"Kernet dan sopir angkot."
Demikian Mas Tasch-nama panggilanku untuk sang penulis buku ini-menyebut dirinya di Kompasiana dulu. Seniman serba bisa ini tentu saja bukan sedang merendahkan diri apalagi merendahkan profesi. Beliau menyebut dirinya 'kernet' dan 'supir angkot' tanpa tendensi apa pun.
Jadi, mengapa judul buku ini Prosa Kopi Esai dari Pinggiran?
Kalau Pembaca yang Budiman pernah mengikuti kisah perjalanan Teater Koma tempat beliau ditempa dan menempa karsa, mungkin kalian bisa paham, bahwa yang disebut pinggiran itu tak selalu berada di pinggir. Bisa berada di tengah. Bahkan di puncak.
Dulu musik dangdut dihinadinakan. Musik pinggiran kampungan. Kini diperlombakan sampai tingkat ASEAN dan menembus pasar antarbangsa. Seni grafiti yang dulu tak lebih dari ulah vandalisme anarkis, kini sejajar dengan mural Romawi. Dan meski mungkin dicap kriminal, tapi sebagai seni berkelas. Contohnya Banksy.
Jadi, apa makna pinggiran? Pinggiran itu keliling terpanjang dari suatu bidang. Yang mengepung wilayah yang dipetakan. Tanpa pinggiran, tak ada batas. Isi tercerai berai.
Aku tidak ingin seni dipetak-petak, terkungkung dalam garis demarkasi yang ditetapkan pasar. Jika Pembaca yang Budiman bertanya bagaimana sebagai redaktur penerbit menentukan isi buku ini dimasukkan ke dalam genre apa, jawabanku: "Aku yang meng-kurasi buku ini. Tak peduli genrenya apa."
Untuk Pembaca Budiman ketahui, aku bilang ke Mas Tasch: "Mas Tasch tulis, aku yang terbitkan."
Isi buku ini adalah jus herbal yang menguatkan imun nasionalisme terhadap serangan virus globalisasi. Yang berbeda dengan junk food yang kita santap setiap hari.

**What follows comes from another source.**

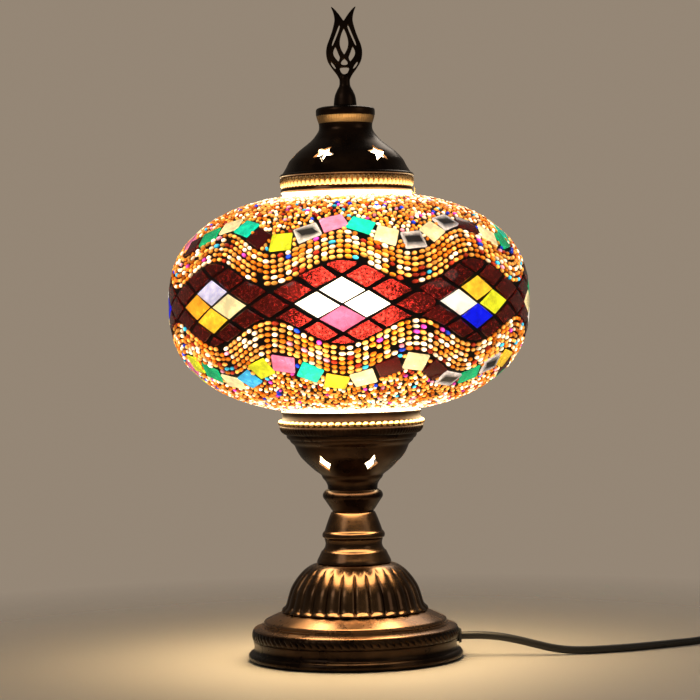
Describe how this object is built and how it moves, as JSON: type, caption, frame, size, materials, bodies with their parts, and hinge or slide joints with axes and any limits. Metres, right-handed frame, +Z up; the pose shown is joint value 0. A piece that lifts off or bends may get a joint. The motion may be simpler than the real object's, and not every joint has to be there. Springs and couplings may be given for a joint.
{
  "type": "mosaic glass table lamp",
  "caption": "Table lamp with a squashed glass mosaic globe on a turned metal stem and round base, a pierced cap with a tulip finial, and a mains cord with a rocker switch.",
  "frame": {"origin": "middle of the felt pad's underside, on the lamp's axis", "axes": "+Z up the lamp's axis, -Y the front, +X the side where the cord leaves"},
  "size_m": [0.5148, 0.25, 0.4515],
  "materials": {
    "aged_copper": "brushed, dark patina",
    "aged_bronze": "polished, dark antique patina",
    "black_iron": "satin black with worn brown edges",
    "ballast_iron": "rough",
    "steel": "zinc plated",
    "brass": "bright",
    "felt": "felt",
    "black_rubber": "matt",
    "black_flex": "satin PVC sheath",
    "black_moulding": "satin",
    "white_moulding": "satin",
    "porcelain": "glazed",
    "brown_core": "satin",
    "blue_core": "satin",
    "opal": "opal, lit",
    "frosted_glass": "frosted inside",
    "ruby_glass": "cut glass tiles in black grout",
    "amber_beads": "rows of glass beads in black grout",
    "mixed_glass": "cut tiles and loose beads in black grout"
  },
  "bodies": {
    "root": {"base_plate": "aged_copper", "felt_pad": "felt", "base_weight": "ballast_iron", "base_washer": "steel", "base_nut": "steel", "cord_grommet": "black_rubber", "threaded_rod": "steel", "fluted_dome": "aged_bronze", "neck_flare": "aged_bronze", "cone_collar": "aged_bronze", "knop": "aged_bronze", "gallery_bowl": "aged_bronze", "gallery_washer": "steel", "gallery_nut": "steel", "holder_base": "white_moulding", "holder_shell": "white_moulding", "terminal_block": "porcelain", "screw_shell": "brass", "centre_contact": "brass", "terminal_screw_1": "steel", "terminal_screw_2": "steel", "inner_cord": "black_flex", "live_core": "brown_core", "neutral_core": "blue_core", "cord_run": "black_flex", "cord_link": "black_flex", "cord_coil": "black_flex", "cord_tail": "black_flex", "switch_base": "black_moulding", "switch_cover": "black_moulding", "switch_contact": "brass", "switch_screw_1": "steel", "switch_screw_2": "steel", "plug_body": "black_moulding", "plug_pin_1": "steel", "plug_pin_2": "steel"},
    "rocker": {"switch_rocker": "black_moulding"},
    "bulb_lead": {"bulb_tip": "brass"},
    "bulb": {"bulb_insulator": "black_moulding", "bulb_cap": "steel", "bulb_housing": "white_moulding", "bulb_led_board": "white_moulding", "bulb_dome": "opal"},
    "globe": {"globe_glass": "frosted_glass", "diamond_tiles": "ruby_glass", "upper_bead_strings": "amber_beads", "lower_bead_strings": "amber_beads", "upper_tiles_and_beads": "mixed_glass", "lower_tiles_and_beads": "mixed_glass"},
    "cap": {"cap_shell": "aged_bronze", "finial_washer": "steel", "finial_nut": "steel", "cap_clip_1": "brass", "cap_clip_2": "brass"},
    "stud": {"finial_stud": "steel"},
    "finial": {"finial": "black_iron"}
  },
  "joints": [
    {"name": "rocker_tilt", "type": "hinge", "parent": "root", "child": "rocker", "pos_m": [0.304, 0.044, 0.0122], "axis": [0, -1, 0], "range_deg": [0, 16]},
    {"name": "bulb_lift", "type": "slide", "parent": "root", "child": "bulb_lead", "axis": [0, 0, 1], "range_m": [0, 0.0127]},
    {"name": "bulb_spin", "type": "hinge", "parent": "bulb_lead", "child": "bulb", "pos_m": [0, 0, 0.18], "axis": [0, 0, 1], "range_deg": [0, 1260]},
    {"name": "globe_lift", "type": "slide", "parent": "root", "child": "globe", "axis": [0, 0, 1], "range_m": [0, 0.13]},
    {"name": "cap_lift", "type": "slide", "parent": "globe", "child": "cap", "axis": [0, 0, 1], "range_m": [0, 0.05]},
    {"name": "finial_lift", "type": "slide", "parent": "cap", "child": "stud", "axis": [0, 0, 1], "range_m": [0, 0.009]},
    {"name": "finial_spin", "type": "hinge", "parent": "stud", "child": "finial", "pos_m": [0, 0, 0.39], "axis": [0, 0, 1], "range_deg": [0, 3241]}
  ],
  "couplings": [
    {"joint": "bulb_spin", "follows": "bulb_lift", "rad_per_m": 1730.9},
    {"joint": "finial_spin", "follows": "finial_lift", "rad_per_m": 6283.2}
  ]
}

Aku tahu Mas Tasch bukan kernet atau sopir angkot. Namun aku tidak berkeinginan membantah. Kita berhak menjadi siapa yang kita mau selama itu membawa manfaat.
Termasuk jadi tukang bakso menantu petinggi partai yang mengaku partai orang pinggiran. (Ini satire).
Jadi, di mana pinggiran seni? Hati Anda, Pembaca Budiman, yang menentukan.